Journalism requires making a series of decisions, the first and most important is deciding just what is news. Then there is the necessity to determine what events constitute news: disasters, either natural or man-made, economics, politics, religion, people interacting with each other or animals or nature or whatever is of interest? Of course, the decision maker receives that power based on years of experience in determining what is news. However, that merely proves the above point that experience is a basis of a person's reality.

And then comes the actual reporting. As in selecting which events are news, someone must decide which words best describe the event. These decisions are based on the reporter's world as he or she examines the facts gathered and decides what words those receiving the report will best understand.

Television, using pictures in reporting the news, might allow the argument that pictures don't lie. Since people can actually see what is occurring or has occurred, the event is reported objectively. Nonetheless, the pictures are as subjective as words. Again decisions based on a world view are made: at the bottom the reporter or camera operator decide where to aim the camera, at what focus, at what distance, using a close-up, a medium or long shot, and at what angle. A great example is the Iran Hostage Crisis in which the mobs would sit around basically picnicking until the cameras appeared. The mob would then stand, chant and wave banners. A close-up camera shot can make ten people look like a mob; a long-shot can make thousands look like a local dispute. An example would be the bringing down of Saddam’s statue in Baghdad. There are no long shots of that event.

If war makes objectivity impossible, or at least very difficult, why do we pay so much lip service to it? Perhaps because journalists think the myth of objectivity will help keep them safe - even when they have declared sides.

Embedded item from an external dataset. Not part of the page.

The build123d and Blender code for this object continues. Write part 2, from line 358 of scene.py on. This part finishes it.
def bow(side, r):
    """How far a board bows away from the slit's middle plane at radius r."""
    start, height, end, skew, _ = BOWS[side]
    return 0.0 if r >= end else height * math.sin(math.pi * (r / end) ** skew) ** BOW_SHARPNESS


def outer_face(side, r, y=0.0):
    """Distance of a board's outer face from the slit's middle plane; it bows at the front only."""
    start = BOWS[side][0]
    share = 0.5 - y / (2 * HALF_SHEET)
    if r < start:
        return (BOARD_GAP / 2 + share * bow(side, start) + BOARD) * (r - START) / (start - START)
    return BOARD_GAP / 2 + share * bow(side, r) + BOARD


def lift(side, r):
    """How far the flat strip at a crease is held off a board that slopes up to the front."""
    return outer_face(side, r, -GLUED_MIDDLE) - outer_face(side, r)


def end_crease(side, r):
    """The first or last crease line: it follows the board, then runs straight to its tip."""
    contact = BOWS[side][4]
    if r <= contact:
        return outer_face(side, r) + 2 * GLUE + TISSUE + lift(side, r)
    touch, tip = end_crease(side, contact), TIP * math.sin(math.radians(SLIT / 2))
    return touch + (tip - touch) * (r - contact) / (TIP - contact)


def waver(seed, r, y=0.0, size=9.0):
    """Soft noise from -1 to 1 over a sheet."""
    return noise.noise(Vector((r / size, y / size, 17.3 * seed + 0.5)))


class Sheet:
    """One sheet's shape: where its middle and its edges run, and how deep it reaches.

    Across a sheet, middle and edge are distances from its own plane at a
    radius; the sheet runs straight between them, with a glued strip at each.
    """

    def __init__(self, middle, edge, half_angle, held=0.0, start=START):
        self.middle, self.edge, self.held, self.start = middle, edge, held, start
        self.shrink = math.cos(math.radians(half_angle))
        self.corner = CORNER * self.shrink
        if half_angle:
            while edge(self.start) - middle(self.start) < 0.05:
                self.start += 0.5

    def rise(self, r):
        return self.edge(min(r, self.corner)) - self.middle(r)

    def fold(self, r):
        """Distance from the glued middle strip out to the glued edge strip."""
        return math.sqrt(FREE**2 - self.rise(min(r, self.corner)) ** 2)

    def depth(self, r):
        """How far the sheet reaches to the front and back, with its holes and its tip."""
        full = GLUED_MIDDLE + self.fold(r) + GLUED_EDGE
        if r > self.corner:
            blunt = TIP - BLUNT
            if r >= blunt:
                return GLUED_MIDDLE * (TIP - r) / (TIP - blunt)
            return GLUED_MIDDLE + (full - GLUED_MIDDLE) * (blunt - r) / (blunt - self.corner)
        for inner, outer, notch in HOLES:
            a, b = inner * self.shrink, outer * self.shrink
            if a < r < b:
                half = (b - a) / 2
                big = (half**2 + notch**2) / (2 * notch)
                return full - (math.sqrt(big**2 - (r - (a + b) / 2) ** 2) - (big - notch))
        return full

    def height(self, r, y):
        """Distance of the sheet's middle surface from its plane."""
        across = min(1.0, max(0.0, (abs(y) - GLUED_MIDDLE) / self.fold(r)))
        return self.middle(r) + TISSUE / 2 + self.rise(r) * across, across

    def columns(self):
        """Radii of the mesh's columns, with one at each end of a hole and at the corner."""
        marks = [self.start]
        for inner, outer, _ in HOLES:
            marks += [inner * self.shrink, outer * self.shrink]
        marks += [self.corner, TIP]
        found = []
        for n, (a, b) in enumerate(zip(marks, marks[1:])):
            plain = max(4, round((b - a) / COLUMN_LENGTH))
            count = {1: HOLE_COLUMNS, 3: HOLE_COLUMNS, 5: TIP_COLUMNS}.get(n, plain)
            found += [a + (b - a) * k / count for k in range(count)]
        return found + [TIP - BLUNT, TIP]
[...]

Take the kidnapping and murder of Wall Street Journal reporter Daniel Pearl, for example. After allied troops toppled the Taliban regime, Wall Street Journal reporter Alan Cullison purchased a used laptop and hard drive in Kabul on which he found al-Qaida correspondence and terrorist plans. Included in the 1,750 files recovered was information on the movements of an al-Qaida operative whose itinerary paralleled that of Richard C. Reid, the now-convicted shoe bomber of American Airlines Flight 63 - information that would help the military or CIA further its anti-terrorist initiative. On Dec. 31, 2001, his paper published the first of its stories based on its computer finding. Before publication, it shared the information on the computer and hard drive with the U.S. military. And I quote here the Journal’s Managing Editor Paul E. Steiger telling the New York Times on Jan. 21, 2002, "We decided that this was the right thing to do in moral terms and reporting terms,". Again I quote. "In moral terms, we would have been devastated if we had withheld information that could have saved the lives of our servicemen [emphasis added] or of civilians. In reporting terms, we wanted to verify what we had." Most of us would cringe at asking the military to verify or look at information and then telling us what we can print or not. However, the patriotic duty is something that most of us would also give in to. However, as it can be seen, sides were being taken. The information was not shared with the public beforehand, but the other way around.

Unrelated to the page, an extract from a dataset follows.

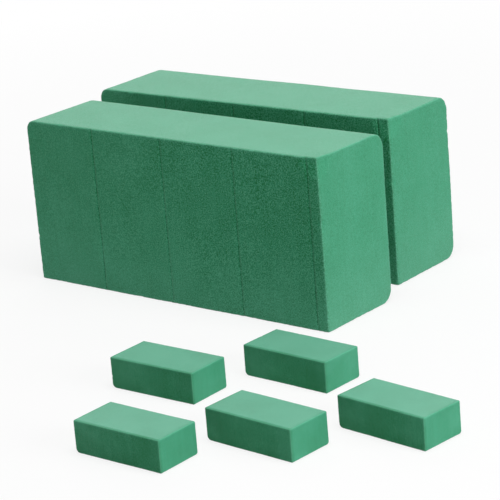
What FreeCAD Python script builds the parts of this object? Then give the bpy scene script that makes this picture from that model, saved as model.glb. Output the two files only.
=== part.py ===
import FreeCAD, Part
import os

# Seven loose bricks of dry floral foam on one surface: two large ones and five small ones.
# Sizes are in millimetres. X runs along the bricks' length, Y from front to back, Z up.

# A large brick stands on a long narrow side, with its broad moulded face to the back.
LARGE_LENGTH = 230.0
LARGE_THICKNESS = 64.0
LARGE_HEIGHT = 105.0
LARGE_BACK_RADIUS = 9.0  # the moulded face's two long edges
LARGE_END_RADIUS = 6.0  # the top edge of the left end

# Shallow score lines run from top to bottom of a large brick's front face, as guides for slicing.
SCORE_PITCH = 55.5  # the first line is this far from the left end
SCORE_COUNT = 4
SCORE_WIDTH = 0.9
SCORE_DEPTH = 0.6

# A small brick lies flat, with its broad moulded face down.
SMALL_LENGTH = 58.0
SMALL_WIDTH = 29.0
SMALL_HEIGHT = 18.0
SMALL_BACK_RADIUS = 1.5  # the lower edge of the back
SMALL_END_RADIUS = 2.5  # the lower edge of the left end

# Each brick's middle, in X and Y from the middle of the front large brick, and its turn about Z in degrees.
LARGE_PLACES = {
    "large_brick_front": (0.0, 0.0, 0.0),
    "large_brick_rear": (-12.5, 85.0, 1.2),
}
SMALL_PLACES = {
    "small_brick_near_left": (132.5, -221.0, 0.0),
    "small_brick_far_left": (87.0, -142.0, 1.0),
    "small_brick_far_right": (142.5, -94.0, -2.0),
    "small_brick_near_middle": (183.5, -177.0, -3.0),
    "small_brick_near_right": (235.0, -132.5, -5.5),
}

X_AXIS = FreeCAD.Vector(1, 0, 0)
Y_AXIS = FreeCAD.Vector(0, 1, 0)
Z_AXIS = FreeCAD.Vector(0, 0, 1)


def rounded_outline(across, width, height, radii):
    """Upright rectangle from the origin, with rounded corners.

    radii are for its low start, low end, high end and high start corners, and 0 is sharp.
    """
    corners = [FreeCAD.Vector(0, 0, 0), across * width, across * width + Z_AXIS * height, Z_AXIS * height]
    ways = [across, Z_AXIS, -across, -Z_AXIS]
    edges = []
    for side in range(4):
        after = (side + 1) % 4
        way, turned, radius = ways[side], ways[after], radii[after]
        start = corners[side] + way * radii[side]
        end = corners[after] - way * radius
        edges.append(Part.makeLine(start, end))
        if radius > 0:
            centre = end + turned * radius
            middle = centre + (way - turned).normalize() * radius
            edges.append(Part.Arc(end, middle, centre + way * radius).toShape())
    return Part.Wire(edges)


def rounded_block(across, width, height, radii, run):
    """A rounded outline carried along the vector run."""
    return Part.Face(rounded_outline(across, width, height, radii)).extrude(run)


def foam_brick(length, width, height, side_radii, front_radii):
    """Block with rounded long edges, seen from the end, and rounded end edges, seen from the front."""
    end_view = rounded_block(Y_AXIS, width, height, side_radii, X_AXIS * length)
    front_view = rounded_block(X_AXIS, length, height, front_radii, Y_AXIS * width)
    return end_view.common(front_view)


def score_line(x):
    """V-shaped cutter across the full height of the front face."""
    half = SCORE_WIDTH / 2
    points = [
        FreeCAD.Vector(x - half, 0, 0),
        FreeCAD.Vector(x + half, 0, 0),
        FreeCAD.Vector(x, SCORE_DEPTH, 0),
        FreeCAD.Vector(x - half, 0, 0),
    ]
    return Part.Face(Part.makePolygon(points)).extrude(Z_AXIS * LARGE_HEIGHT)


def large_brick():
    back_rounded = (0, LARGE_BACK_RADIUS, LARGE_BACK_RADIUS, 0)
    top_left_rounded = (0, 0, 0, LARGE_END_RADIUS)
    brick = foam_brick(LARGE_LENGTH, LARGE_THICKNESS, LARGE_HEIGHT, back_rounded, top_left_rounded)
    for line in range(SCORE_COUNT):
        brick = brick.cut(score_line(SCORE_PITCH * (line + 1)))
    return brick


def small_brick():
    low_back_rounded = (0, SMALL_BACK_RADIUS, 0, 0)
    low_left_rounded = (SMALL_END_RADIUS, 0, 0, 0)
    return foam_brick(SMALL_LENGTH, SMALL_WIDTH, SMALL_HEIGHT, low_back_rounded, low_left_rounded)


def placed(brick, length, width, place):
    """Copy of a brick with its middle at the place's X and Y, turned about Z."""
    x, y, turn = place
    brick = brick.copy()
    brick.translate(FreeCAD.Vector(-length / 2, -width / 2, 0))
    brick.rotate(FreeCAD.Vector(0, 0, 0), Z_AXIS, turn)
    brick.translate(FreeCAD.Vector(x, y, 0))
    return brick


def all_bricks():
    bricks = {}
    for name, place in LARGE_PLACES.items():
        bricks[name] = placed(large_brick(), LARGE_LENGTH, LARGE_THICKNESS, place)
    for name, place in SMALL_PLACES.items():
        bricks[name] = placed(small_brick(), SMALL_LENGTH, SMALL_WIDTH, place)
    return bricks


def main():
    """Write each brick, with the origin under the middle of the whole set."""
    bricks = all_bricks()
    box = Part.makeCompound(list(bricks.values())).optimalBoundingBox(False)
    middle = FreeCAD.Vector(box.Center.x, box.Center.y, box.ZMin)
    os.makedirs("parts", exist_ok=True)
    for name, brick in bricks.items():
        brick.translate(-middle)
        brick.exportStep("parts/" + name + ".step")
        print(name, "valid" if brick.isValid() else "broken", "solids", len(brick.Solids), brick.BoundBox)


main()
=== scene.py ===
import math
import random

import bpy
import numpy as np
from mathutils import Matrix, Vector, noise


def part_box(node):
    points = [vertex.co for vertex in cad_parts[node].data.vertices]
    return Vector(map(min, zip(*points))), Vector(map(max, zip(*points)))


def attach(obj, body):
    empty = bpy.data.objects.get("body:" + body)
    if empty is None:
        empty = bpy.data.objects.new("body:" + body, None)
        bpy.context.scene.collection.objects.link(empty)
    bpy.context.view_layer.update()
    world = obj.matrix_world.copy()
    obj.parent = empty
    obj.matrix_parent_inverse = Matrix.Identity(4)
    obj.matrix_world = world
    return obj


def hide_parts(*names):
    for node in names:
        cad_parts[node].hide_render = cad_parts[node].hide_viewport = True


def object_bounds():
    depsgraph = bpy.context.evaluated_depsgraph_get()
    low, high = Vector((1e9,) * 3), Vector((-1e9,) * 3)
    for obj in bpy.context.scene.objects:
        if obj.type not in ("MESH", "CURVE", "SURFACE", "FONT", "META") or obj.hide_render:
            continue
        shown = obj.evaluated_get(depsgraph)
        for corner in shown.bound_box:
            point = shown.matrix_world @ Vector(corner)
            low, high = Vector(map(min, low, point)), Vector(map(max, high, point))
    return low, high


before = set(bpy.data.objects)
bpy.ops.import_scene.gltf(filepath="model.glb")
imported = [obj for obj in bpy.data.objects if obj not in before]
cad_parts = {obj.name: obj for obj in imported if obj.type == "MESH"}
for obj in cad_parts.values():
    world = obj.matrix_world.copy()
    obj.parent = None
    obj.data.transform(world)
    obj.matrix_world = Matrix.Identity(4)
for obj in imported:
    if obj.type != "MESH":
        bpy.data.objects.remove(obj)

bl_info = {
    "name": "Floral Foam Bricks",
    "version": (1, 0, 0),
    "blender": (4, 5, 0),
    "location": "View3D > Sidebar > Foam",
    "description": "Loose bricks of dry floral foam, with their studio floor, lights and camera",
    "category": "Object",
}

CAD_LOW, CAD_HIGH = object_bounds()
MM = 0.001
NODES = sorted(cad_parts)
MAIN_BRICK = "large_brick_front"
TURNS = {  # degrees about Z, as the CAD bricks are laid out; the others lie square
    "large_brick_rear": 1.2,
    "small_brick_far_left": 1.0,
    "small_brick_far_right": -2.0,
    "small_brick_near_middle": -3.0,
    "small_brick_near_right": -5.5,
}
WHITE = (1.0, 1.0, 1.0, 1.0)


# ---------------------------------------------------------------- kinds of property

def millimetres(label, text, value, low=0.0, high=500.0):
    """A length property, kept in metres and given here in millimetres."""
    return bpy.props.FloatProperty(
        name=label, description=text, default=value * MM, min=low * MM, max=high * MM,
        precision=5, subtype="DISTANCE", unit="LENGTH")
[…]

Coverage of war has never been objective. And to expect it of embedded journalists would be a bit naïve. The embedded journalists might tell us who's gaining territory, who's retreating, who's on fire. Hazy truths, at best. And nothing approaching a complete account of any battle will be feasible until long after war's end, when reporters interview soldiers from both sides. Citing security reasons, the forces accompanying the journalists will control the big picture as rigorously.

Why should we expect it to be any other way? No government has ever endorsed the notion that the press should have unfettered access to the battlefield. Even the pretence that war correspondents should be objective is a recent development. Until the early 20th century, war writers routinely wore the uniforms of the army they covered and carried arms against "the enemy." Their dispatches openly (and honestly) rooted for the home team. While covering the Spanish-American War as a journalist, Stephen Crane aggressively maneuvered his way ahead of U.S. troops so that he could accept a Puerto Rican village's surrender on behalf of the soldiers, Phillip Knightley writes in his history of war reporting, ‘The First Casualty’.

Objectivity needs a method to integrate new information with existing knowledge. Until new information can be incorporated into what one already knows, it is useless. When confronted with new information one must effectively ask oneself, "How does this add to my understanding of reality?" That information must be interpreted by, and tested against, what one already knows. I cannot emphasise this enough.

When a reporter is embedded with US troops and witnesses the destruction of Iraqi resistance, he or she has obtained new information. If this reporter is committed as a matter of principle to objectivity, he or she has by now a lot of knowledge pertaining to what was witnessed. The reporter needn't, and shouldn't, constantly be a cheer-leader for America in this case. They needn't say "it was a great achievement for freedom-loving people," but that fact should prevent them from reporting a falsehood. For example, because of their knowledge, they should not report the "other side" with equal credibility, e.g., "the Iraqis, on the other hand, consider themselves victims of imperialist aggression." The sum of knowledge the reporter possesses (or should possess) disproves the Iraqi claim and should be presented as being false.

At the same time, reporters who present "both sides" equally are not thinking objectively, or at least they are not communicating objective knowledge. Objectivity requires integration with all knowledge one possesses and not merely the unintegrated information at hand. Whether one likes it or not, the reporter will have to, has to, and always will have to make judgements on the credibility of information, and not just report everything he happens to lay his hands on. Objectivity comes when a reporter presents information, and seeks to verify that from sources other than the originating point of the information, and then presents those facts as well. An objective report presents the story being released by the official authority, and then shows all the evidence that such claims are false. If the case may be. At that point, it's perfectly objective for the reporter to draw the conclusion that someone is covering up the truth, because such a conclusion is warranted by the evidence. Being objective means recognizing that not everybody's point of view is equally valid or deserves equal respect. That is how I see objectivity differing from balance.

I think a concerted effort should be made to suspend the race to be first, offering less trivial coverage and replacing the reporter's instant insights and speculation with the honesty and simple humility of an occasional, "We don't know."